La disidencia guerrillera, otro eje de la pulseada

BOGOTÁ.- El anuncio de vuelta a las armas del 29 de agosto por tres altos exlíderes de las Fuerzas Armadas Revolucionarias de Colombia (FARC) desde el río Inírida, en la zona fronteriza con Venezuela, apunta a que el largo y espinoso tema de la aventura guerrillera dejó de ser un asunto estrictamente colombiano para convertirse en un componente más del entramado de Fuerzas Armadas con las que el régimen de Nicolás Maduro ha construido una muralla de contención a la ofensiva internacional en su contra.

La situación política de ambos países se entrelaza cada vez más. Al descomunal fenómeno migratorio y a la red de tráficos e ilícitos fronterizos, se le añade el posible apoyo del gobierno venezolano al rearme de los disidentes de la guerrilla colombiana. Al presidente Iván Duque le llegó la hora de decidir si permite que su país regrese a la guerra o busca un acuerdo de todas las fuerzas democráticas de Colombia para seguir conduciendo el proceso de paz que su predecesor, Juan Manuel Santos, no pudo llevar a puerto seguro.
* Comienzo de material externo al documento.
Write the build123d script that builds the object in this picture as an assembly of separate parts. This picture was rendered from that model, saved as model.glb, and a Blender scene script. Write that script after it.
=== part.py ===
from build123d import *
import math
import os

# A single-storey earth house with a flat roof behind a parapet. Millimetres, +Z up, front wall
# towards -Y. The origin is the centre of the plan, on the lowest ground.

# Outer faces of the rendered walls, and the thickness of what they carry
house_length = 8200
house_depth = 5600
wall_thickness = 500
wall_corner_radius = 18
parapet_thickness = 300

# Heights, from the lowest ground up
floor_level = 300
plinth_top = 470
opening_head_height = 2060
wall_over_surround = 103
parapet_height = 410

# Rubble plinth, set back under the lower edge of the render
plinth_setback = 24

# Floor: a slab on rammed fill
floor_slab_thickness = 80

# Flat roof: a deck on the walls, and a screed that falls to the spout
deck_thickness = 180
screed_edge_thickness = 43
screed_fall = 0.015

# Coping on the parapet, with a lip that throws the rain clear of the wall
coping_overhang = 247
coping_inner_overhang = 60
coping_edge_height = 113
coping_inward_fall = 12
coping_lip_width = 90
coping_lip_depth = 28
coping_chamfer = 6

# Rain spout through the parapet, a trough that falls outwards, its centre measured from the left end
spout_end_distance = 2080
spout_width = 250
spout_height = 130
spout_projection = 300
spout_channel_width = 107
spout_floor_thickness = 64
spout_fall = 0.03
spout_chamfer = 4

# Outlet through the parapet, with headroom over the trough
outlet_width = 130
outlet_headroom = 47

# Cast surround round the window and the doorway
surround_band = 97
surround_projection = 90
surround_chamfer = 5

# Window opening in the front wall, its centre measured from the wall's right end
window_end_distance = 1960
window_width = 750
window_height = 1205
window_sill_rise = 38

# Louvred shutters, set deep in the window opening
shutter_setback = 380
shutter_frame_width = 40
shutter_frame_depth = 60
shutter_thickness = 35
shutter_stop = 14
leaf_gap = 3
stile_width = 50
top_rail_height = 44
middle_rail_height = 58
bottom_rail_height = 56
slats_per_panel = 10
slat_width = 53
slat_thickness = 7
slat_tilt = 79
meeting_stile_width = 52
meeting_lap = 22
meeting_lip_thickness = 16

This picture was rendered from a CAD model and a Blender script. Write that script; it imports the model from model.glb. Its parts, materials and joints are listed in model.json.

Desde el inicio de su primer gobierno, Hugo Chávez hizo pública su afinidad ideológica y su simpatía personal, y la de su cúpula de gobierno, con los grupos insurgentes colombianos. En enero de 2008, Chávez pidió que se les quitara a las FARC el calificativo de terroristas y se les declarara "fuerza beligerante". Ese mismo año tildó el bombardeo contra un campamento de las FARC en el que murió Luis Devia, alias Raúl Reyes, como un "cobarde asesinato", ordenó movilizar tanques a la frontera y guardó un minuto de silencio por el jefe sacrificado.

En julio de 2010, Luis Fernando Hoyos, embajador de Colombia ante la OEA, denunció que Venezuela se había convertido en aliviadero de las FARC y mostró pruebas de que en su territorio había 87 enclaves y más de 1500 miembros del frente guerrillero. Una vez que Maduro accedió a la presidencia en 2013, la presencia del Ejército de Liberación Nacional (ELN) se hizo rutinaria.

En el nuevo escenario las fuerzas insurreccionales colombianas -la alianza entre la disidencia organizada de las FARC y el viejo ELN- formarían parte de las estrategias de defensa y ataque del régimen venezolano, y así de la expansión del socialismo del siglo XXI soñada por Chávez y Fidel. Servirían también como instrumento de chantaje y factor de perturbación contra el gobierno colombiano para que disminuya su presión en el escenario diplomático a favor de la transición política presidida por el líder opositor Juan Guaidó.

El futuro de Colombia estará cada vez más condicionado por lo que suceda en Venezuela. Ya no como países con historias comunes, economías mutuamente imbricadas y procesos de integración pendientes y deseados. Colombia y Venezuela se desplazarían como vagones arrastrados por una locomotora conducida por la cúpula cívica-militar venezolana. Una locomotora que solo se podría frenar si los gobiernos de ambos países pueden dialogar y enfrentarla juntos, un desarrollo que con Maduro será siempre dificultoso, sino imposible.

Tantos dilemas juntos obligan a los demócratas colombianos a hacerse grandes y nuevas preguntas, asumir el conflicto en el largo plazo histórico que les permita ver las amenazas más allá de las coyunturas electorales inmediatas y adelantar acciones de una envergadura acorde con ellas.

El gobierno de Duque y los principales líderes de las organizaciones democráticas en Colombia tienen como tarea prioritaria superar las polarizaciones que los fracturan y tratar de hacer un frente común. Duque debe convocar a un gran acuerdo nacional que aísle, de una vez por todas, la amenaza de los nuevos focos guerrilleros. Y en ese camino redoblar los esfuerzos diplomáticos para que la entrada del gobierno de Maduro en el conflicto interno se convierta en materia prioritaria para la comunidad internacional.